The month before, two commuter buses had been bombed in Lebanon, killing three and wounding more than twenty others. Lebanese law enforcement officials said that they’d arrested four men from Fatah al-Islam in connection with the attacks. But Abssi denied involvement. He said he had no plans to strike within Lebanon, where the Palestinian camps offered ideal locations to grow his organization.
“Today’s youth, when they see what is happening in Palestine and Iraq, it encourages them to join the way of jihad,” he said. “These people have now started to adopt the right path.”
“But isn’t the killing of innocents, women, children, and the elderly forbidden?” I asked.
“Originally, the killing of innocents and children was forbidden,” he replied. “However, there are situations in which the killing of such is permissible. One of these exceptions is those [who] kill our women and children.” In democracies like the United States, he said, each citizen was responsible for the actions of his government. The people in such countries could not be said to be innocent of what was done in their name. Even American antiwar protesters bore some blame, he said. He would be sorry to see them killed, but he viewed attacks in the home territory of countries that had joined the war in Iraq as legitimate.
“Osama bin Laden does make the fatwas,” Abssi said, using the Arabic word for Islamic legal opinions delivered by a mufti, or religious expert. “Should his fatwas follow the Sunnah,” the second Islamic legal source after the Koran, “we will carry them out.”
Abssi acknowledged having worked with Zarqawi, but said he’d had nothing to do with the death of Laurence Foley, the American official shot in Jordan. “I don’t know what Foley’s role was, but I can say that any person [who] comes to our region with a military, security, or political aim … is a legitimate target,” he said.
“Do you think you will get enough followers for your idea to establish a caliphate here?” I asked him.
“This is not my idea,” Abssi answered. “This is about the new awakening among Muslims here in the region.

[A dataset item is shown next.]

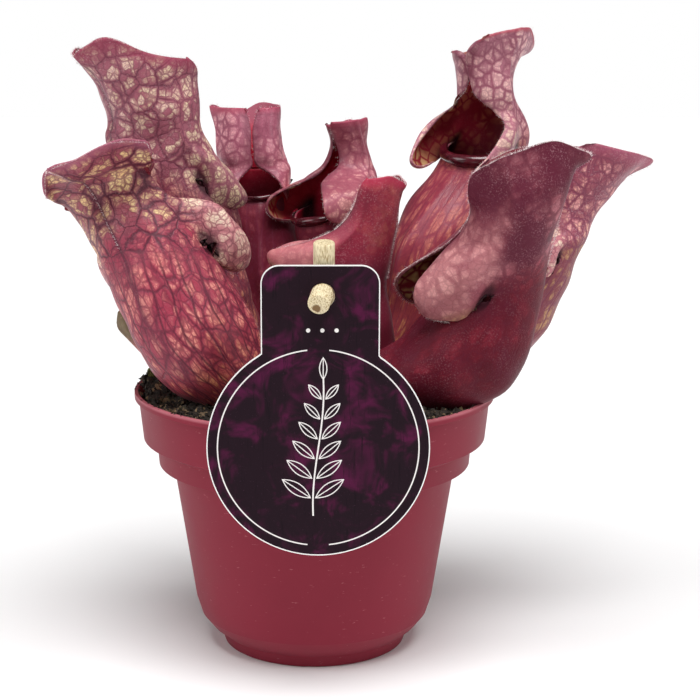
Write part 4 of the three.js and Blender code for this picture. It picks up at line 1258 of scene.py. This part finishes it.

America has shown that this is a war against Sunni Islam. The idea [of the caliphate] will live and grow, even if I die today or tomorrow.”
When we were done talking, I asked for a tour of the camp. Abssi told his military commander to show me a few things. This was the same man who’d pointed a gun at me during our first conversation. I followed him outside, where twelve men, their faces shrouded in scarves, turned their Kalashnikovs on us.